Dispersal and mobility were practiced in the Cold War as well, but are even more pertinent today.
Served as an NCO in the 3 shop for 2/75 Rangers for 4 years. I could type! Most Rangers back then couldn't. Troops who wanted to be Rangers didn't want to type; typists didn't want to be Rangers. This was even more dramatic with our Ranger cooks! We incentivized them to stay in the unit by sending them to a variety of schools (Ranger, Jumpmaster, Scuba, etc.). In large "flat" MOS's like cooks getting the extra promotion points for having attended schools made a huge difference in their promotion rate throughout their career. And having outstanding food waiting back at the barracks provided significant incentive to the troops in the field. One last aside - this was where I had my first laptop, an Osborne. It had 2 floppy drives - one for data and one for the program. It was AWESOME to prepare/modify operations orders with on the fly. I even jumped it once "just because" (rode it in to avoid damaging the unit). That was 1982 . . . Also learned how to transmit faxes over AM radio! Lot's of lost skills from that time period.

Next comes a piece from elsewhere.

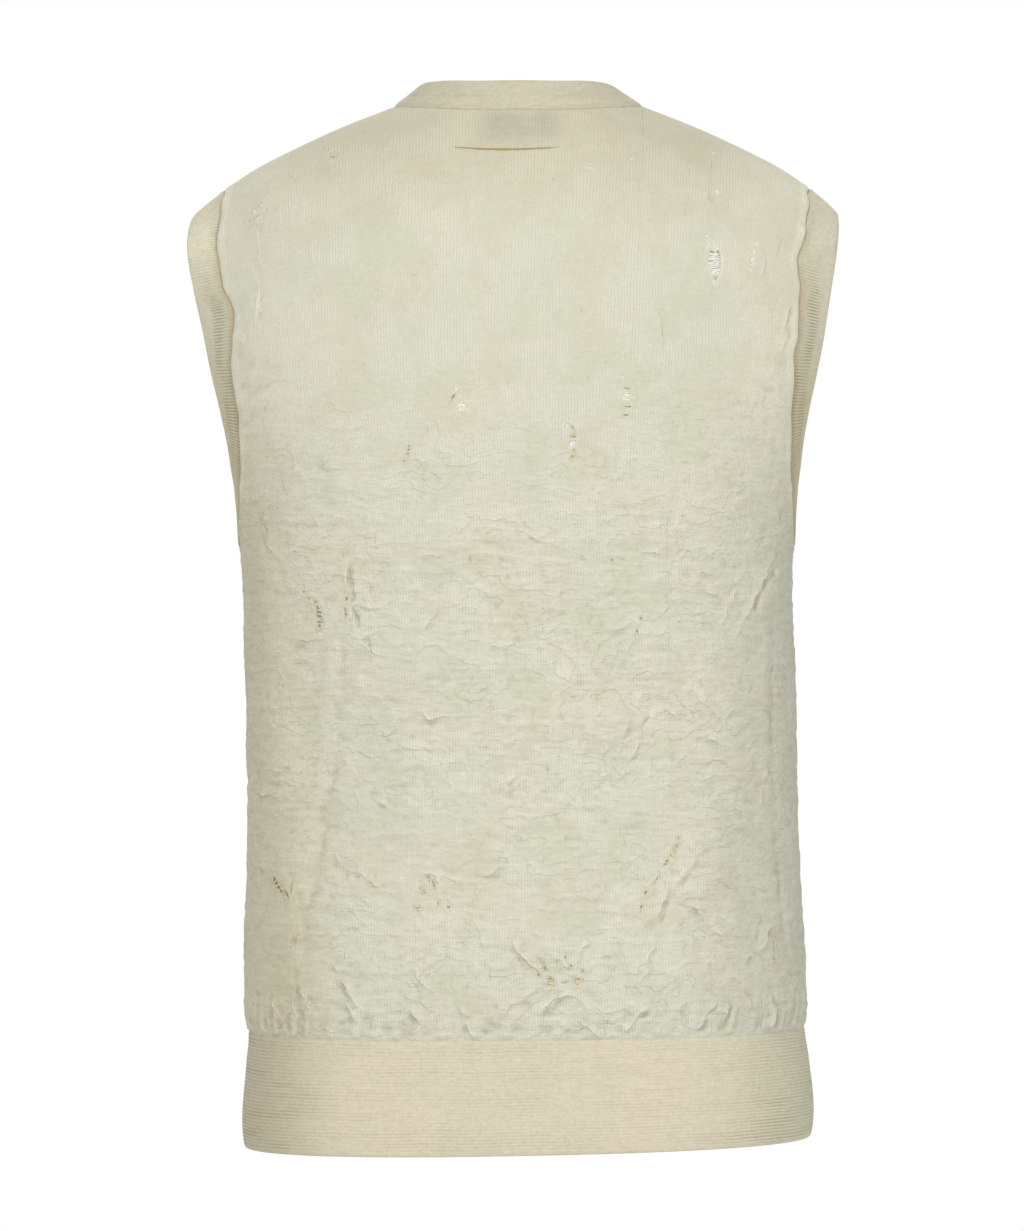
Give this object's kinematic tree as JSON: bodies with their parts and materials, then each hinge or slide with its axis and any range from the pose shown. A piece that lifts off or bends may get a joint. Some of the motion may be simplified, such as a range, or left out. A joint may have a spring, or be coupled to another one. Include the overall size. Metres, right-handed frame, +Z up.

Another really good article. If you are interested in generalship, and how large armies are led and fight then understanding the concept of a 'staff' is vital. No large military operation can be conducted without good staff work, for example the Macarthur's very successful Inchon landing during the Korean War relied on USMC and USN staff officers that had gained their experience in WW2. It is also worth studying the way the German staff system evolved and worked, creating a stream of highly intellectual officers that encouraged innovation. Being on the General Staff was an honour, and it is also interesting how German leaders often took their key staff officers with them as the moved up the ranks creating very cohesive and high-performing teams. Understanding how a staff works is vital for understanding how an army actually functions. Great article.